The faster we get to single stack ipv6 only, the better.

1 comments

Single stack IPv6 is just not happening; there's just WAY TOO MUCH STUFF out there that only speaks IPv4.
Yeah, but you can have that only at the edges, using ipv4-to-ipv6 proxies to connect to the Internet.
Yep; this is what T-Mobile already does if you set your phone's APN to "IPv6 only".
Similarly, my cable modem (which is distinct from my router) only gets an IPv6 address from Comcast.
That's only a management interface tho, the modem will still happily forward ipv4.
what icebraining said: use a nat64+dns64 at the edge of your network and make all your endpoints ipv6 only.

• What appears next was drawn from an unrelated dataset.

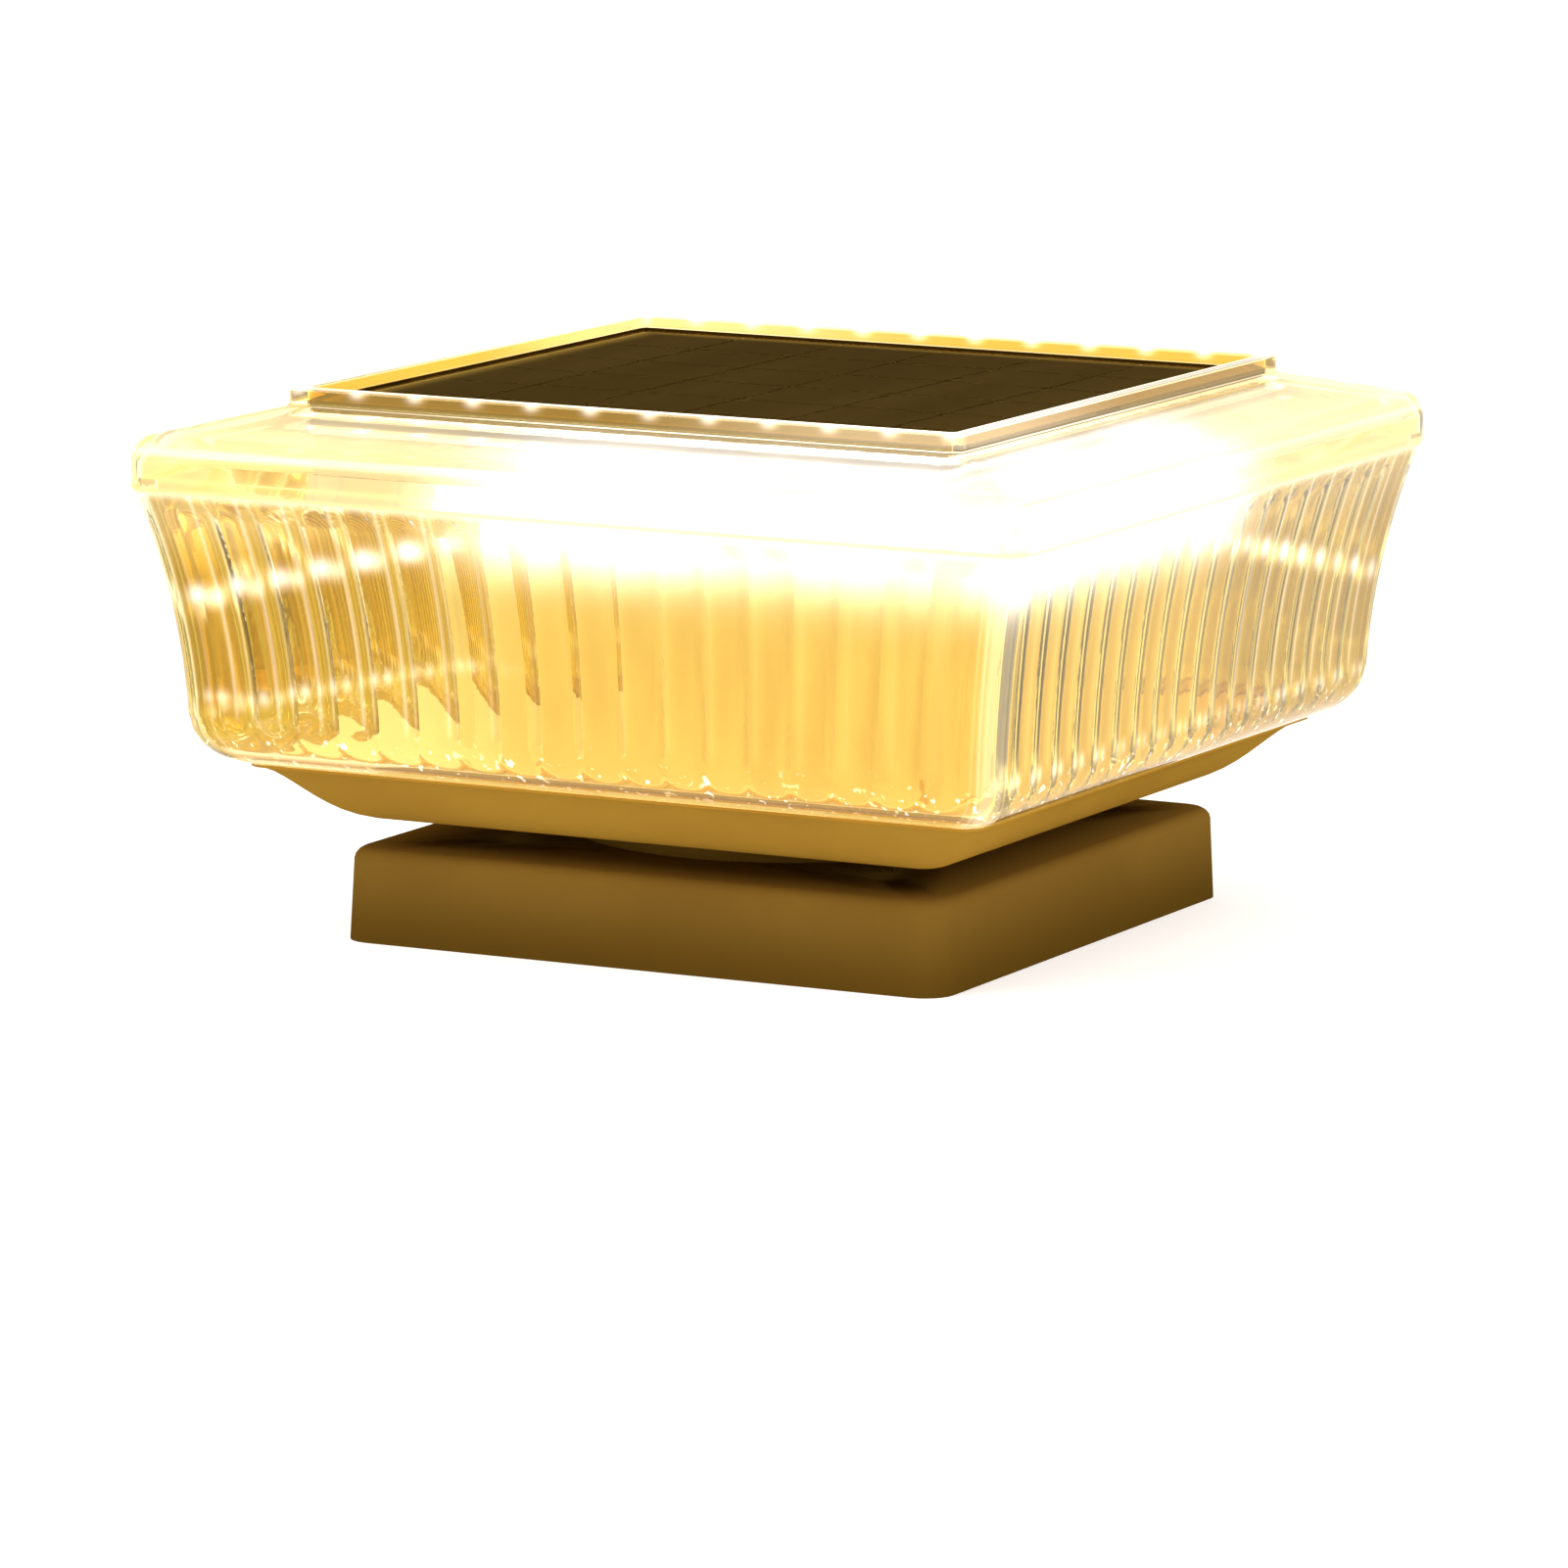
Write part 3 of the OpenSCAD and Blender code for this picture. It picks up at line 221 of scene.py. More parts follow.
def make_camera():
    """Stands the camera off the base's middle and tilts it up, so that it needs next to no shift."""
    azimuth, height = math.radians(CAMERA_AZIMUTH), math.radians(CAMERA_HEIGHT)
    back = Vector((math.cos(height) * math.sin(azimuth), -math.cos(height) * math.cos(azimuth),
                   math.sin(height)))
    data = bpy.data.cameras.new("camera")
    data.lens = CAMERA_LENS
    data.sensor_width = SENSOR
    data.shift_x = SHIFT_X
    data.clip_end = CLIP_END
    camera = bpy.data.objects.new("camera", data)
    turn = back.to_track_quat("Z", "Y").to_matrix()
    tilt = Matrix.Rotation(math.radians(CAMERA_TILT), 3, "X")
    roll = Matrix.Rotation(math.radians(CAMERA_ROLL), 3, "Z")
    camera.matrix_world = Matrix.Translation(back * CAMERA_DISTANCE) @ (turn @ tilt @ roll).to_4x4()
    bpy.context.scene.collection.objects.link(camera)
    bpy.context.scene.camera = camera


def add_mesh(name, points, faces, sharp=None):
    """A mesh object from an array of points and an array of faces, smooth but for its sharp edges."""
    mesh = bpy.data.meshes.new(name)
    mesh.from_pydata(np.asarray(points).reshape(-1, 3).tolist(), [], faces)
    mesh.validate()
    mesh.shade_smooth()
    if sharp is not None:
        mesh.set_sharp_from_angle(angle=math.radians(sharp))
    piece = bpy.data.objects.new(name, mesh)
    bpy.context.scene.collection.objects.link(piece)
    return piece


def grid_faces(rows, columns):
    """Quads of a grid that closes on itself both ways."""
    i = np.arange(rows)[:, None]
    j = np.arange(columns)[None, :]
    after_i, after_j = (i + 1) % rows, (j + 1) % columns
    quads = np.stack([i * columns + j, i * columns + after_j,
                      after_i * columns + after_j, after_i * columns + j], -1)
    return quads.reshape(-1, 4).tolist()


def side_shares(ribs, steps):
    """Shares from 0 to 1 along a side's ribbed stretch, steps to a rib, and each one's rib height:
    the absolute sine of half a turn a rib, so that the ribs meet in cusps."""
    share = np.linspace(0, 1, ribs * steps + 1)
    return share, np.abs(np.sin(np.pi * ribs * share))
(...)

If you're an ISP, you could probably put multiple nat64 boxes in the core so that all your customers benefit from it and can gradually switch ipv4 off (since they can transparently reach ipv4 endpoints through the nat64 gateway).

Then there are a few applications that don't handle ipv6 properly (i.e. skype), and Apple's decision of mandating ipv6 support is meant to fix just that.

Then there is 4XLAT, ds-lite and others which allow for a single stack ipv6 network and carry ipv4 on top of it to the endpoints which need it.

We just need to wait for all that stuff to become obsolete.